To provide an overall assessment of the relative changes in the measured biogeochemical composition of suspended and sinking particles with depth, we summed the background cruise-wide averaged concentrations of organic TEP-C, POC and PON and ballast minerals and evaluated the differences in their relative contributions (Figure 4 ). We found that the composition of suspended particles was dominated by POC (64%) in the euphotic zone and by POC (34 ± 11%), lSi (30 ± 7%) and PIC (16 ± 8%) in the upper mesopelagic, whereas sinking particles were on average composed mainly by POC (50 ± 10%), followed by lSi (20 ± 7%), bSi (14 ± 7%) and PON (9 ± 3%) throughout the water column. The relative contribution of TEP-C in suspended particles was on average twice the one in sinking particles (Figure 4B ).

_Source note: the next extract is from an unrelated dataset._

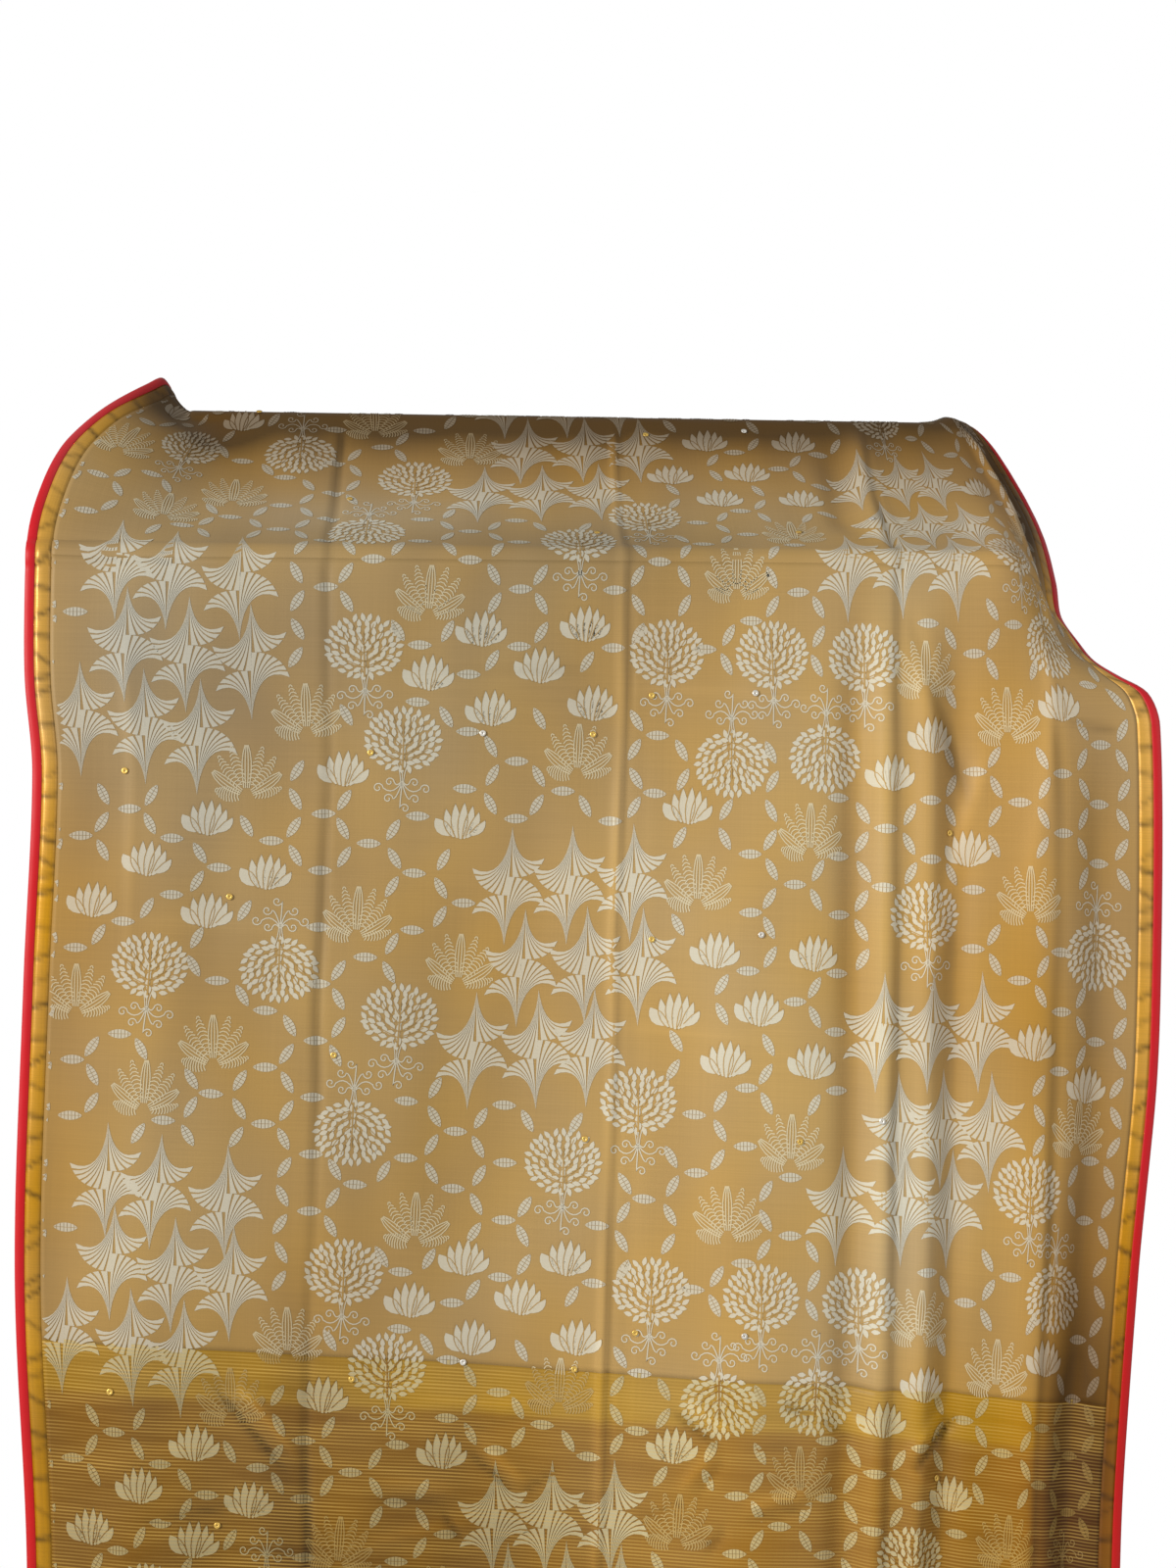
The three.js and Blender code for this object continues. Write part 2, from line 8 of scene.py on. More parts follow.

3.4 Constraining the particle sinking velocity

The settling time experiments found no consistent differences in the fraction of sinking particles to the whole particle population (suspended plus sinking) as a function of settling time (t-test, 95% confidence). After 1, 2 and 4 hours of settling, sinking POC made up 10, 11 and 10% and sinking PON 6, 7 and 8% of the whole particle population (Table S6 ). Sinking bSi made up 23, 25 and 25%, whereas sinking TEP made up 6, 3 and 5%. However, our experiment was limited to only two casts within the euphotic zone; hence, we cannot assume that all sinking particles collected had the potential to sink within one hour at 36 m d-1. We therefore present fluxes calculated assuming the standard sinking velocity of 18 m d-1, and we reinforce that these fluxes represent a lower bound as suggested by our settling time experiments (Figure 5 ). Background POC fluxes averaged to 4.2 ± 2.6, 3.1 ± 1.5 and 3.1 ± 1.1 mmol C m-2 d-1 at 50–65 m, 95 m and 300–500 m, respectively. When including the outliers, the estimates increased up to 7 ± 10, 9 ± 18 and 4 ± 2 mmol C m-2 d-1, at these same depth intervals. Fluxes of bSi were on average 0.2, 0.2 and 0.1 mmol Si m-2 d-1 and lSi fluxes were 0.3, 0.4 and 0.2 mmol Si m-2 d-1 at 50–65 m, 95 m and 300–500 m, respectively.